2. Trace element distributions and Sr-Nd isotopic ratios of the gabbros show that they are part of a magmatic arc generated from a homogeneous source, most probably essentially by partial melting of mantle material enriched by sediments/fluids derived from the slab with some participation of primitive crustal components. The geochemical variations could be explained by different degrees of fractional crystallization and less probably by different degrees of partial melting of this primitive source.
3. A magmatic hiatus of ~40 Ma separates the Jilotlán gabbros (114 Ma) from the intruding granodiorites and tonalites (68 Ma), which confirms that these units are not cogenetic.
4. The gabbros could be the roots of the host rock Tecalitlán Formation, emphasized by within error identical ages (~114 Ma and ~118 Ma, respectively).
5. The gabbros crystallized and cooled down very rapidly as there is no substantial differences between the Ar-Ar hornblende and U-Pb zircon ages within the same sample. This evidences a shallow emplacement and/or rapid uplift.
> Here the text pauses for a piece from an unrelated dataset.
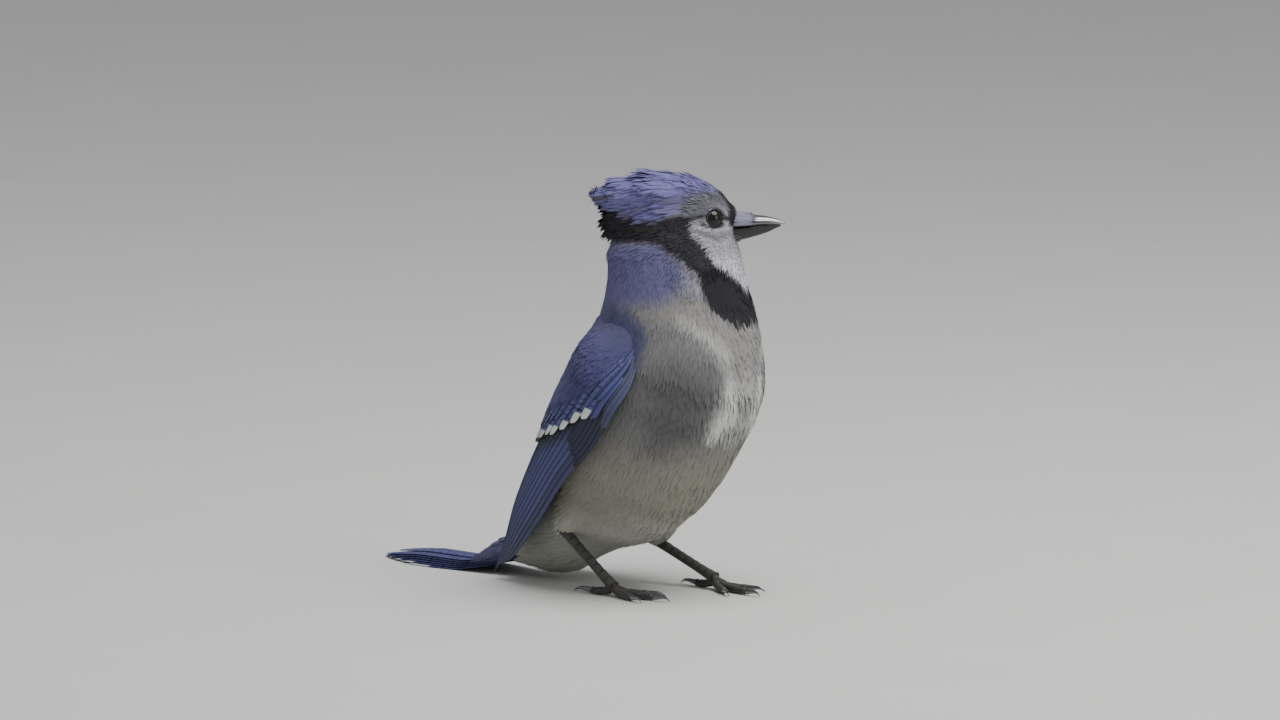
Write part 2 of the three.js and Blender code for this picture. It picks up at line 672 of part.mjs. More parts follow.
function nodeOf(name, solid, finish) {
  const { vertProperties, triVerts, numProp } = solid.getMesh();
  const geometry = new THREE.BufferGeometry();
  const interleaved = new THREE.InterleavedBuffer(vertProperties, numProp);
  geometry.setAttribute("position", new THREE.InterleavedBufferAttribute(interleaved, 3, 0));
  geometry.setIndex(new THREE.BufferAttribute(triVerts, 1));
  geometry.computeVertexNormals();
  const mesh = new THREE.Mesh(geometry, finish);
  mesh.name = name;
  return mesh;
}

const jay = new THREE.Group();
jay.name = "blue_jay";
jay.add(
  nodeOf("torso", torso, MATERIALS.paleFeather),
  nodeOf("neck", neck, MATERIALS.neckFeather),
  nodeOf("head", head, MATERIALS.paleFeather),
  nodeOf("crest", crest, MATERIALS.crestFeather),
  nodeOf("bill_upper", billUpper, MATERIALS.horn),
  nodeOf("bill_lower", billLower, MATERIALS.horn),
  nodeOf("tail", tail, MATERIALS.wingFeather),
);
SIDES.forEach((name, i) => {
  jay.add(nodeOf(`eye_${name}`, eyes[i].ball, MATERIALS.eye));
  jay.add(nodeOf(`wing_${name}`, wings[i], MATERIALS.wingFeather));
});
for (const { name, shank, foot, claws } of LEGS.map(legOf)) {
  jay.add(nodeOf(`shank_${name}`, shank, MATERIALS.scale), nodeOf(`foot_${name}`, foot, MATERIALS.scale));
  for (const claw of claws) jay.add(nodeOf(claw.name, claw.solid, MATERIALS.horn));
}

// The origin is the middle of the bounding box, on the floor.
const box = new THREE.Box3().setFromObject(jay);
jay.position.set(-(box.min.x + box.max.x) / 2, -(box.min.y + box.max.y) / 2, 0);

export default jay;
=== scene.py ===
# %% [markdown]
# # A blue jay in its plumage
#
# The model is a life-size bird that stands upright with its head turned to its left. This lesson dresses
# the plain solids of the frame in skin, feathers, eyes, bill and scaled legs.
#
# The frame comes first, because every piece is placed from it. Its sizes are in metres, while the lengths
# below are written in millimetres, as a bird is measured.

# %% Load the frame
import math

import bmesh
import bpy
import numpy as np
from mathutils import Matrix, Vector
from mathutils.bvhtree import BVHTree


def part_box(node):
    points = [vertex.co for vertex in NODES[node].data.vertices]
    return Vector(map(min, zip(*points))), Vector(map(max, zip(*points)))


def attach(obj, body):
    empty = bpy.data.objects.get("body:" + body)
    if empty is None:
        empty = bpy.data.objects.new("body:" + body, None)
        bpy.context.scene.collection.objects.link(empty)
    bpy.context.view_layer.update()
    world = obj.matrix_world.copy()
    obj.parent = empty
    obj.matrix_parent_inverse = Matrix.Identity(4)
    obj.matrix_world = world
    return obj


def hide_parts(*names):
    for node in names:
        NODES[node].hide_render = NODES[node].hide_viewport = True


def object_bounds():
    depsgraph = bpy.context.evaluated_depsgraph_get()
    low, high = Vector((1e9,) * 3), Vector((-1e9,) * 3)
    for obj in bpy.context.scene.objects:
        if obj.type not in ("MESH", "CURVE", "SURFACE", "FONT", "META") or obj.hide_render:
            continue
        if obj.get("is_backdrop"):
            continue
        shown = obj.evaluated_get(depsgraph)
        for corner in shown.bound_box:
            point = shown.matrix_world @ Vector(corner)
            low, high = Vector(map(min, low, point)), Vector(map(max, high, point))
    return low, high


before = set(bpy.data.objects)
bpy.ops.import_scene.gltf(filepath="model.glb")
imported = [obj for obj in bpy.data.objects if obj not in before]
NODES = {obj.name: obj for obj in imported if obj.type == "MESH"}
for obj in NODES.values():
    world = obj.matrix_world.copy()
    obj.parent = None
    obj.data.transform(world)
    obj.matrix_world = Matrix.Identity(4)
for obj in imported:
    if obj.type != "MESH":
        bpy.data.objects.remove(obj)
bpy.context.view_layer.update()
MM = 0.001

# %% [markdown]
# ## Where the head looks and where the body stands
#
# A bird's head is its own world: everything on it is measured forwards from the upright axis of the neck,
# to the left, and up from the floor. The two eyes of the frame give that axis, since they lie a known way
# ahead of it. The body's measures start below the middle of the feet, a little behind the axis.

# %% Measure from the bird's own axes
HEAD_TURN = math.radians(42)  # how far the head looks to the left of the body
EYE_AHEAD = 17.2  # the eyes' middle, forwards from the neck's axis
AXIS_AHEAD = 6  # the neck's axis, forwards from the body's zero
AHEAD = np.array([math.cos(HEAD_TURN), math.sin(HEAD_TURN), 0.0])
LEFT = np.array([-math.sin(HEAD_TURN), math.cos(HEAD_TURN), 0.0])
UP = np.array([0.0, 0.0, 1.0])


def middle_of(node):
    low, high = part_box(node)
    return (np.array(low) + np.array(high)) / 2


EYES = {side: middle_of(f"eye_{side}") for side in ("right", "left")}
NECK_AXIS = (EYES["right"] + EYES["left"]) / 2 - AHEAD * EYE_AHEAD * MM
NECK_AXIS[2] = 0
BODY_ZERO = NECK_AXIS - np.array([AXIS_AHEAD * MM, 0, 0])


def head_place(ahead, left, up):
    return NECK_AXIS + (AHEAD * ahead + LEFT * left + UP * up) * MM


def in_head(places):
    off = (places - NECK_AXIS) / MM
    return off @ AHEAD, off @ LEFT, off[:, 2]


def body_place(x, y, z):
    return BODY_ZERO + np.array([x, y, z]) * MM


def in_body(places):
    return ((places - BODY_ZERO) / MM).T


def gap_to_eyes(places):
    return np.min([np.linalg.norm(places - eye, axis=1) for eye in EYES.values()], axis=0) / MM


print("neck axis:", np.round(NECK_AXIS / MM, 1), "mm")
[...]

As the gabbros were intruded by the granitoids, this implies that latter were also emplaced shallowly or exhumed rapidly.
6. Similarities in age and inferred petrotectonic settings of the Jilotlán gabbros with the gabbros of the Peninsular Ranges batholith and the ultramafic rocks from the Petatlán-Papanoa region could indicate that gabbros and mafic rocks constitute a common feature in extensional continental arc settings related to crustal thinning.